Subsidyscope.org by Pew Now Has Tax Expenditure Database

Yesterday (July 13, 2011), the Pew Charitable Trusts announced something new in its efforts to bring more attention to four types of subsidies issued by the government (that is, all of us!). The four categories:


  1. Grants
  2. Contracts
  3. Tax Subsidies
  4. Loan and Loan Guarantees

The Pew efforts began in 2008 with periodic reports on various subsidies, such as Amtrak.

The database launched this week allows people to look at the cost assigned to tax expenditures by the Joint Committee on Taxation and Treasury Department. Due to differing approaches to measuring the costs, the amounts are not the same, but each certainly shows the tremendous spending for these items such as housing.

For more on tax expenditures and what that means, why government agencies report different figures and some limitations on using tax expenditure reports, please see my recent article on Rethinking the Income Tax Calculation (2/10/11).

Also, for more on tax expenditures, don't miss the Center for American Progress Tax Expenditure of the Week program - here.

Why look at tax expenditures? A few of the reasons ...

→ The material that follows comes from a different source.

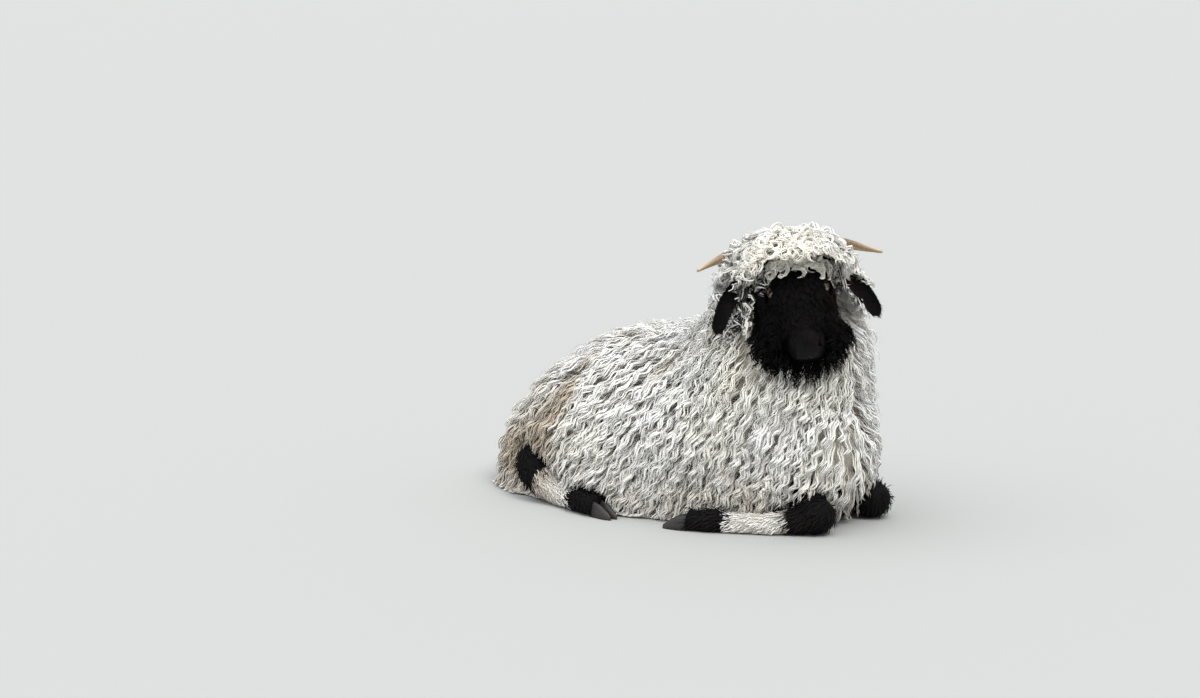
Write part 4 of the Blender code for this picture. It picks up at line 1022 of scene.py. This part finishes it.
def earSkin(side):
    rows = headPath(ear, side), ear["radii"], ear["halfAngles"]
    path, radii, angles = [smoothPath(row, ear["rings"]) for row in rows]
    share, rings = np.linspace(-1.0, 1.0, ear["arc"]), []
    lean = 0.35 + 0.65 * np.cos(0.5 * math.pi * share)
    for i, (spot, radius, degrees) in enumerate(zip(path, radii, angles)):
        ahead = heading(path, i)
        opening = square(headForward - 0.35 * headUp + side * 0.15 * headLeft, ahead)
        end = max(i / (len(path) - 1) - 0.84, 0.0) / 0.16
        half = math.radians(degrees) * math.sqrt(max(1.0 - end * end, 0.02))
        centre = spot + opening * radius * math.cos(math.radians(degrees)) * 0.5
        spoke = spokes(half * share, -opening, np.cross(ahead, opening))
        inner = centre + spoke * (radius - ear["thickness"] * lean)[:, None]
        rings.append(np.concatenate([centre + spoke * radius, inner[::-1]]))
    return loft("earSkin", rings)


def ballRings(centre, radii, rings, sides):
    found = []
    for tilt in np.linspace(-0.5 * math.pi, 0.5 * math.pi, rings + 2)[1:-1]:
        ring = math.cos(tilt) * spokes(turns(sides), *np.eye(3)[:2]) + math.sin(tilt) * upright
        found.append(np.array(centre) + ring * np.array(radii))
        found[-1][:, 2] = np.maximum(found[-1][:, 2], 0.0)
    return found


def legSkin(prefix, side):
    sides, radii = legs["sides"], smoothPath([wide for _, wide in legs[prefix]], legs["rings"])
    pieces = [loft("legSkin", tubeRings(smoothPath(legPath(prefix, side), legs["rings"]), radii, sides))]
    if prefix == "fore":
        knee = ballRings(mirrored(legs["kneeCentre"], side), legs["kneeRadii"], 14, 20)
        pieces.append(loft("kneeSkin", knee))
        arm = smoothPath(legPath("forearm", side), 8)
        wide = np.linspace(*[radius for _, radius in legs["forearm"]], 8)
        pieces.append(loft("armSkin", tubeRings(arm, wide, sides)))
    return joined("legs", pieces)


def joined(name, objects):
    work = bmesh.new()
    for obj in objects:
        work.from_mesh(obj.data)
        bpy.data.objects.remove(obj)
    mesh = bpy.data.meshes.new(name)
    work.to_mesh(mesh)
    work.free()
    mesh.shade_smooth()
    return place(bpy.data.objects.new(name, mesh))


fleeceSkin = bodySkin()
faceSkin = bareFace()
earSkins = {side: earSkin(side) for side in bothSides}
legSkins = {(prefix, side): legSkin(prefix, side) for prefix in ("hind", "fore") for side in bothSides}
tailPath = smoothPath(tail["path"], tail["rings"])
tailRadii = tail["skinShare"] * smoothPath(tail["radii"], tail["rings"])
tailSkin = loft("tailSkin", tubeRings(tailPath, tailRadii, 16, 0.004))
print("skins made")


# Which strands would stand in the face, the ears, the horns, the arch of the hock or the feet.
def blocked(lines, firm):
    flat = lines.reshape(-1, 3)
    along, _, left = faceSections(flat)
    reach = 0.85 + 0.25 * (left < -0.03) * smoothShare(along, 0.07, 0.10)
    eased = 1.0 - (1.0 - firm) * smoothShare(along, 0.185, 0.23)
    bad = (along > 0.052) & (along < 0.27) & (faceDistance(flat) < eased * (reach * faceDepth(flat) + 0.002))
    for side in bothSides:
        path = headPath(ear, side)
        near, forward = distanceToPath(flat, path[3:]), flat - path[3]
        ahead = forward @ headForward > -0.004
        bad |= (near < 0.020) | (ahead & (near < 0.034))
        if side < 0:
            bad |= ahead & (-forward @ headLeft < 0.004) & (distanceToPath(flat, path[2:]) < 0.034)
        bad |= distanceToPath(flat, headPath(horn, side)[horn["bareFrom"][side]:]) < 0.015
        away = (flat - mirrored(hockArch["centre"], side)) / hockArch["radii"]
        bad |= np.sum(away * away, axis=1) < 1.0
        for prefix in ("hind", "fore"):
            path = legPath(prefix, side)
            bad |= (distanceToPath(flat, path[4:]) < 0.025) | (distanceToPath(flat, path[:4]) < 0.031)
    return bad.reshape(lines.shape[:2]).any(1)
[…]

  • They are a form of spending that is buried in the tax law. Any discussions about cutting spending that don't consider these is overlooking one of the largest spending parts of any federal or state budget. The federal spending in the tax law is about $1 trillion per year.
  • Many of these expenditures are inequitable (such as deductions that provide more benefit to higher income taxpayers than to lower income taxpayers).
  • They are special deductions, exclusions and credits that make the tax law complex.